• [INSTRUCTIONS FOR THE TASK]
Return all of the entries exactly as written.

• [INFORMATION SUPPLIED]
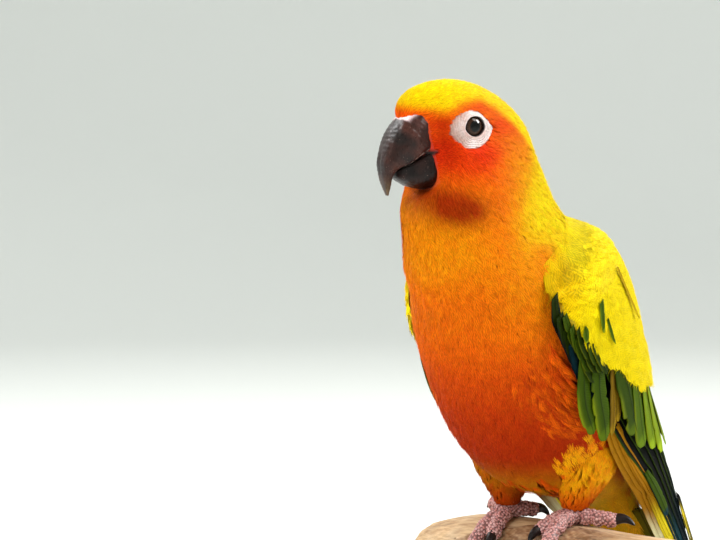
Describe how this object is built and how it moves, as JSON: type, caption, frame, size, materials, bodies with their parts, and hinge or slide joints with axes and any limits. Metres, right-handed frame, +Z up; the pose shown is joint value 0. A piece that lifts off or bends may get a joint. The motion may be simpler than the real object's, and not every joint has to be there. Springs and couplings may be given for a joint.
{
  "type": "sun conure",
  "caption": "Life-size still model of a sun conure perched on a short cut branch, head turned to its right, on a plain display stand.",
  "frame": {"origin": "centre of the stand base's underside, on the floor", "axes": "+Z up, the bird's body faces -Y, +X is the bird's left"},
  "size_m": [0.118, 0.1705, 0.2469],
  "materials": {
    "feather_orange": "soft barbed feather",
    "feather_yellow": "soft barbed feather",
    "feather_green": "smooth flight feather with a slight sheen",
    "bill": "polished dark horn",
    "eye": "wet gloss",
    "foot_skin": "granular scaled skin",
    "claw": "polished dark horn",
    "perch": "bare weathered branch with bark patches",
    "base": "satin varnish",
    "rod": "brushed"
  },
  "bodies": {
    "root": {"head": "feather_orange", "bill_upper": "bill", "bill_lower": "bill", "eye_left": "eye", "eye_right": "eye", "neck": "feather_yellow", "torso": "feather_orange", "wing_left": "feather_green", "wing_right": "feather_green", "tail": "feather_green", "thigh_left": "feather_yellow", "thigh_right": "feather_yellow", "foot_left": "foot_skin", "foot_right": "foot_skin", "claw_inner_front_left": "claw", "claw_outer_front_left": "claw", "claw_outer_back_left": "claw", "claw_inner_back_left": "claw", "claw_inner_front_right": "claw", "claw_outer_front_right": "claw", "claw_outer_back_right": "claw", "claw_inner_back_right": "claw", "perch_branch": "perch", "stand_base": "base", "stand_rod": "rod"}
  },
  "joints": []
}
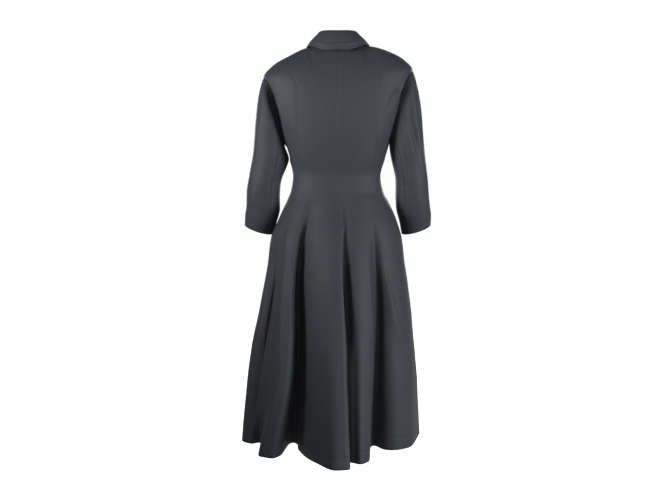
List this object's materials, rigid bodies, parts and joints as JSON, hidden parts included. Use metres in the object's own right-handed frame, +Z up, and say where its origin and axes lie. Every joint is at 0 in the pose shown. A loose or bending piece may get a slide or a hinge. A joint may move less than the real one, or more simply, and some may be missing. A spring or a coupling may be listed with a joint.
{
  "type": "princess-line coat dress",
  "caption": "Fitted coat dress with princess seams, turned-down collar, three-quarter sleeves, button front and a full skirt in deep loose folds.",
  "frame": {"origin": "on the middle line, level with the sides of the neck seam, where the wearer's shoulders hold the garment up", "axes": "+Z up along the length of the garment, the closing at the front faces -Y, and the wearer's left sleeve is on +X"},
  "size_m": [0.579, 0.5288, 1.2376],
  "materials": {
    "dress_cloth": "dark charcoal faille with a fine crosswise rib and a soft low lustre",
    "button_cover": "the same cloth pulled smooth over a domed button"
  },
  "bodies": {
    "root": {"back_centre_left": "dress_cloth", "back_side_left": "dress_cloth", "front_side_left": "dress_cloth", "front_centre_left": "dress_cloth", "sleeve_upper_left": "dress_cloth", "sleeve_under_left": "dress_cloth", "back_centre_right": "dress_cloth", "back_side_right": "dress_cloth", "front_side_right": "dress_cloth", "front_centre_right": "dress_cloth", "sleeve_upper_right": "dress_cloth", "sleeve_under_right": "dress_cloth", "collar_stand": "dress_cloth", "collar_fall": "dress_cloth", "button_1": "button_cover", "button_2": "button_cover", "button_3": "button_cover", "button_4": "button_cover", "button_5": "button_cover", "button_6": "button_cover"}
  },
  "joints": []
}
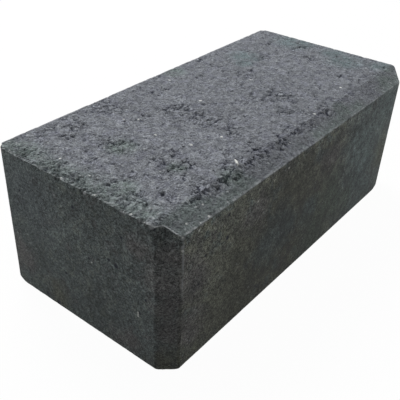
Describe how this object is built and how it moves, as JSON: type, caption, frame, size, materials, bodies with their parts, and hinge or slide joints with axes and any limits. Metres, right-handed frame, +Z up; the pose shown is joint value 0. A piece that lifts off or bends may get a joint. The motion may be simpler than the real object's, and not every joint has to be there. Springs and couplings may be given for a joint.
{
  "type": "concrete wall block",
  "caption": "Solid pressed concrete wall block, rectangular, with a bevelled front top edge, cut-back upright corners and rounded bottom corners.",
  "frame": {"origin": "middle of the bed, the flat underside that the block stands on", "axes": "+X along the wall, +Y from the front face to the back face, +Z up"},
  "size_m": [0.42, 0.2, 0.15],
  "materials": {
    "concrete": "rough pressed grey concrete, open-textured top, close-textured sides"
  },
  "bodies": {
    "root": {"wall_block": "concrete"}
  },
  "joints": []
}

• [WRITTEN SOLUTION]
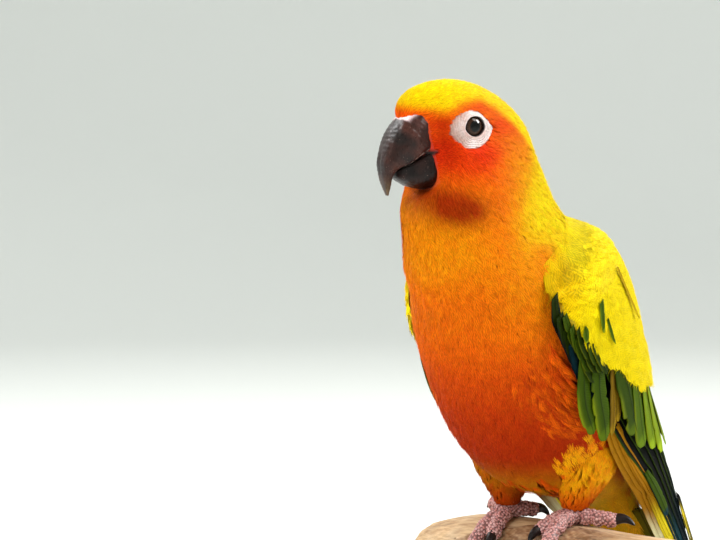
Describe how this object is built and how it moves, as JSON: type, caption, frame, size, materials, bodies with their parts, and hinge or slide joints with axes and any limits. Metres, right-handed frame, +Z up; the pose shown is joint value 0. A piece that lifts off or bends may get a joint. The motion may be simpler than the real object's, and not every joint has to be there. Springs and couplings may be given for a joint.
{
  "type": "sun conure",
  "caption": "Life-size still model of a sun conure perched on a short cut branch, head turned to its right, on a plain display stand.",
  "frame": {"origin": "centre of the stand base's underside, on the floor", "axes": "+Z up, the bird's body faces -Y, +X is the bird's left"},
  "size_m": [0.118, 0.1705, 0.2469],
  "materials": {
    "feather_orange": "soft barbed feather",
    "feather_yellow": "soft barbed feather",
    "feather_green": "smooth flight feather with a slight sheen",
    "bill": "polished dark horn",
    "eye": "wet gloss",
    "foot_skin": "granular scaled skin",
    "claw": "polished dark horn",
    "perch": "bare weathered branch with bark patches",
    "base": "satin varnish",
    "rod": "brushed"
  },
  "bodies": {
    "root": {"head": "feather_orange", "bill_upper": "bill", "bill_lower": "bill", "eye_left": "eye", "eye_right": "eye", "neck": "feather_yellow", "torso": "feather_orange", "wing_left": "feather_green", "wing_right": "feather_green", "tail": "feather_green", "thigh_left": "feather_yellow", "thigh_right": "feather_yellow", "foot_left": "foot_skin", "foot_right": "foot_skin", "claw_inner_front_left": "claw", "claw_outer_front_left": "claw", "claw_outer_back_left": "claw", "claw_inner_back_left": "claw", "claw_inner_front_right": "claw", "claw_outer_front_right": "claw", "claw_outer_back_right": "claw", "claw_inner_back_right": "claw", "perch_branch": "perch", "stand_base": "base", "stand_rod": "rod"}
  },
  "joints": []
}
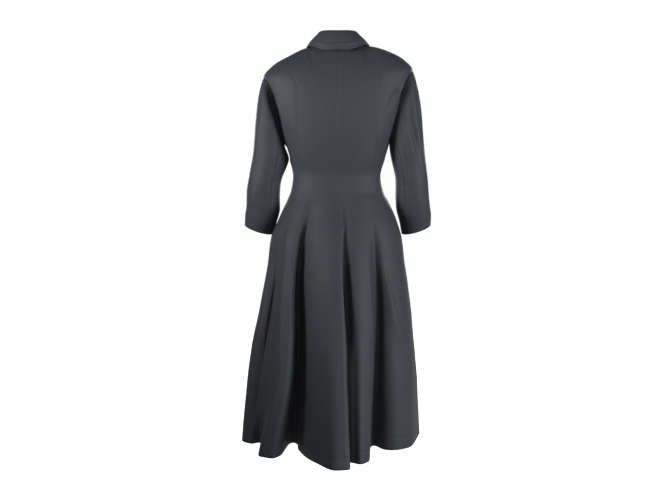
List this object's materials, rigid bodies, parts and joints as JSON, hidden parts included. Use metres in the object's own right-handed frame, +Z up, and say where its origin and axes lie. Every joint is at 0 in the pose shown. A loose or bending piece may get a slide or a hinge. A joint may move less than the real one, or more simply, and some may be missing. A spring or a coupling may be listed with a joint.
{
  "type": "princess-line coat dress",
  "caption": "Fitted coat dress with princess seams, turned-down collar, three-quarter sleeves, button front and a full skirt in deep loose folds.",
  "frame": {"origin": "on the middle line, level with the sides of the neck seam, where the wearer's shoulders hold the garment up", "axes": "+Z up along the length of the garment, the closing at the front faces -Y, and the wearer's left sleeve is on +X"},
  "size_m": [0.579, 0.5288, 1.2376],
  "materials": {
    "dress_cloth": "dark charcoal faille with a fine crosswise rib and a soft low lustre",
    "button_cover": "the same cloth pulled smooth over a domed button"
  },
  "bodies": {
    "root": {"back_centre_left": "dress_cloth", "back_side_left": "dress_cloth", "front_side_left": "dress_cloth", "front_centre_left": "dress_cloth", "sleeve_upper_left": "dress_cloth", "sleeve_under_left": "dress_cloth", "back_centre_right": "dress_cloth", "back_side_right": "dress_cloth", "front_side_right": "dress_cloth", "front_centre_right": "dress_cloth", "sleeve_upper_right": "dress_cloth", "sleeve_under_right": "dress_cloth", "collar_stand": "dress_cloth", "collar_fall": "dress_cloth", "button_1": "button_cover", "button_2": "button_cover", "button_3": "button_cover", "button_4": "button_cover", "button_5": "button_cover", "button_6": "button_cover"}
  },
  "joints": []
}
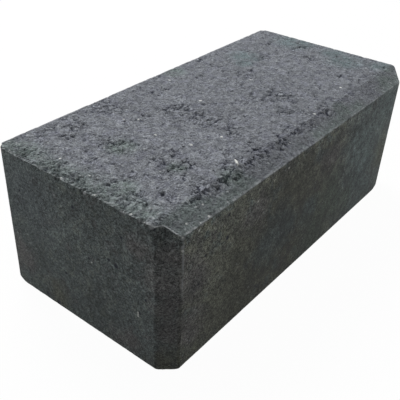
Describe how this object is built and how it moves, as JSON: type, caption, frame, size, materials, bodies with their parts, and hinge or slide joints with axes and any limits. Metres, right-handed frame, +Z up; the pose shown is joint value 0. A piece that lifts off or bends may get a joint. The motion may be simpler than the real object's, and not every joint has to be there. Springs and couplings may be given for a joint.
{
  "type": "concrete wall block",
  "caption": "Solid pressed concrete wall block, rectangular, with a bevelled front top edge, cut-back upright corners and rounded bottom corners.",
  "frame": {"origin": "middle of the bed, the flat underside that the block stands on", "axes": "+X along the wall, +Y from the front face to the back face, +Z up"},
  "size_m": [0.42, 0.2, 0.15],
  "materials": {
    "concrete": "rough pressed grey concrete, open-textured top, close-textured sides"
  },
  "bodies": {
    "root": {"wall_block": "concrete"}
  },
  "joints": []
}